Сталин. Биография в документах (1878 – март 1917). Часть I: 1878 – лето 1907 года — страница 115 из 158

В обе комиссии избрали по пять человек. В мандатную от меньшевиков вошли Ной Жордания и Л. И. Гольдман (Акимский, делегат от петербургской организации), от большевиков В. А. Десницкий-Строев (Сосновский, от нижегородской организации) и Шаумян-Суренин, к ним «в качестве нейтрального» был добавлен М. И. Меленевский (Самойлович, от киевской окружной организации)[776]. В «комиссию для составления опросного листка с целью определить, как выбирались, при каких условиях и т.д. делегаты» вошли М. Н. Лядов (московская организация, большевик), Джугашвили-Иванович, С.Г.Струмилин (донская, меньшевик по протоколам съезда, но сам себя в воспоминаниях аттестовал как примиренца, будущий советский академик), С. В. Модестов (Васильев, московская окружная) и А. К. Гастев (Лаврентьев, костромская, большевик, рабочий поэт, левацкий модернист, будущий создатель советской школы научной организации труда)[777]. Кто и как предложил эти кандидатуры, по протоколам съезда не ясно. Процедура варьировалась. Так, при избрании на первом заседании бюро съезда голосовали сначала по внесенным (видимо, от Оргбюро) трем спискам, в которых в разных комбинациях по трое фигурировали Плеханов, Дан, Ленин, О. А. Ерманский (Коган, на съезде Руденко), Красин (Винтер), к ним при обсуждении добавились несколько кандидатур, в том числе Жордания (он сразу отказался). Избраны были Плеханов, Дан и Ленин[778]. Это были известные партийные вожди, и совершенно понятно, каким образом принимали решение делегаты при голосовании. Сложнее представить себе, как они голосовали за товарищей из других регионов и фракций при избрании двух упомянутых комиссий. Как указано в протоколах съезда, состав мандатной комиссии был достигнут неким «соглашением» и лишь утвержден голосованием, то есть, видимо, кандидатуры предлагал либо организационный комитет, либо фракции. Избрать комиссию для составления опросного листка тут же, по ходу заседания предложил Струмилин, и комиссия незамедлительно была выбрана открытым голосованием. Кто и почему указал именно на этих кандидатов, протокол не сообщает, и вопрос о наличии у избранных репутации и известности остается без ответа.

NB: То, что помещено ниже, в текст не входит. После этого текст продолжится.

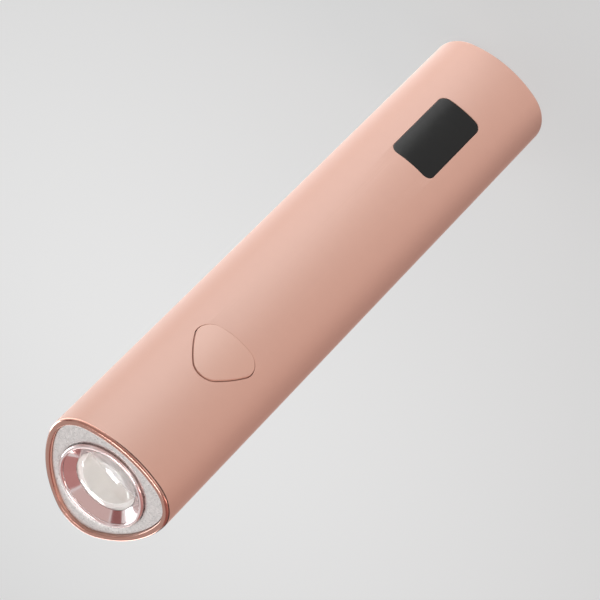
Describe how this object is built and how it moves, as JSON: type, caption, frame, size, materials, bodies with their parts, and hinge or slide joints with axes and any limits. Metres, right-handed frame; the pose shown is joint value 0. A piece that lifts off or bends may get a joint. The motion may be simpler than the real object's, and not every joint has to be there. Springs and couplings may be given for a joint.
{
  "type": "handheld nail lamp",
  "caption": "Cordless pen-shaped nail lamp: a three-sided moulded tube with a domed lens in its nose, a rounded press button, a dark display window and a charging port in its tail.",
  "frame": {"origin": "middle of the three-sided section, on the flat tail face that the lamp stands on", "axes": "+Z from the tail to the lens, along the body; the side with the button and the display faces -Y; X across that side"},
  "size_m": [0.026, 0.0256, 0.136],
  "materials": {
    "soft_touch_shell": "soft-touch matt blush pink over moulded ABS",
    "moulded_cap": "moulded matt pink ABS",
    "moulded_button": "moulded matt pink ABS",
    "satin_silver": "satin metallised plastic with a fine sparkle",
    "rose_chrome": "bright metallised plastic that mirrors the pink rim",
    "clear_lens": "clear moulded PMMA",
    "silicone": "translucent white silicone",
    "white_plastic": "moulded white plastic",
    "led_ceramic": "ceramic package with a clear silicone dome",
    "white_board": "aluminium board with white solder mask",
    "steel": "plated steel",
    "thermal_pad": "grey-blue thermal silicone",
    "bare_aluminium": "bare extruded aluminium",
    "wire_red": "PVC wire insulation",
    "black_plastic": "moulded black plastic",
    "smoked_window": "smoked polycarbonate, nearly black",
    "black_tape": "double-sided adhesive tape",
    "tinned_metal": "nickel and tin plate",
    "grey_plastic": "moulded dark grey ABS",
    "green_board": "glass-epoxy board with green solder mask",
    "ferrite": "pressed ferrite",
    "ceramic_tan": "fired ceramic",
    "cell_wrap": "heat-shrunk PVC sleeve on a steel can",
    "fish_paper": "vulcanised insulating paper",
    "black_foam": "closed-cell EVA foam"
  },
  "bodies": {
    "lamp": {"body_shell": "soft_touch_shell", "tail_cap": "moulded_cap", "front_plate": "satin_silver", "reflector": "rose_chrome", "lens": "clear_lens", "lens_gasket": "silicone", "lens_spacer": "white_plastic", "led_emitter": "led_ceramic", "led_board": "white_board", "led_screws": "steel", "thermal_pad": "thermal_pad", "heat_sink": "bare_aluminium", "led_wires": "wire_red", "switch_cover": "steel", "tact_switch": "black_plastic", "display_window": "smoked_window", "window_tape": "black_tape", "display_module": "white_plastic", "display_pins": "tinned_metal", "chassis": "grey_plastic", "main_board": "green_board", "board_screws": "steel", "usb_shell": "steel", "usb_tongue": "black_plastic", "charger_chip": "black_plastic", "controller_chip": "black_plastic", "driver_chip": "black_plastic", "driver_inductor": "ferrite", "capacitors": "ceramic_tan", "resistors": "black_plastic", "battery_socket": "white_plastic", "battery_plug": "white_plastic", "battery_wires": "wire_red", "battery_cell": "cell_wrap", "cell_insulator": "fish_paper", "battery_tabs": "tinned_metal", "battery_foam": "black_foam"},
    "button": {"button_cap": "moulded_button"},
    "plunger": {"switch_plunger": "black_plastic"}
  },
  "joints": [
    {"name": "button_press", "type": "slide", "parent": "lamp", "child": "button", "axis": [0, 1, 0], "range_m": [0, 0.00035], "stiffness_N_per_m": 400, "springref_m": -0.002},
    {"name": "plunger_press", "type": "slide", "parent": "lamp", "child": "plunger", "axis": [0, 1, 0], "range_m": [0, 0.00035]}
  ],
  "couplings": [
    {"joint": "plunger_press", "follows": "button_press", "ratio": 1}
  ]
}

Комиссия для составления опросного листка работала в кулуарах съезда, никаких заявлений на заседаниях не делала вплоть до завершения съезда, когда на предпоследнем, 27-м заседании М.Н. Лядов огласил полученные комиссией статистические данные о составе съезда: возраст, национальность, социальное положение, партийный стаж. Неизвестно, кому из них пришла в голову удивительная идея этот стаж просуммировать и объявить, что «всего съезд проработал в революционном движении 997,5 лет», «в социал-демократической работе съезд участвовал 942 года», в тюрьмах «съезд просидел 138 лет 3,5 месяцев», а в ссылках пробыл 148 лет, 6 месяцев 17 дней [779]. Вряд ли они сами почувствовали нелепость этих выкладок.

Если предполагать в Джугашвили и Жордании в некотором роде соперников, то оба придерживались на съезде разного стиля поведения. Жордания-Костров был чрезвычайно заметен, то и дело бросал реплики, записывался в дебаты, задавал вопросы. Он принадлежал к небольшому числу самых активных участников съезда, его именем пестрят страницы протоколов. Иванович, напротив, вел себя сдержанно. Он трижды говорил развернуто – по аграрному вопросу, по текущему моменту и по вопросу о Государственной думе, реплики вставлял редко, предпочитая отвечать на выпады оппонентов поданными в президиум записочками.

Съезд, конечно, давал участникам возможность перезнакомиться. За 15 дней они должны были запомнить друг друга в лицо, узнать, кто откуда, наверняка было много разговоров в кулуарах. Джугашвили при его знаменитой памяти на людей и лица должен был запомнить всех.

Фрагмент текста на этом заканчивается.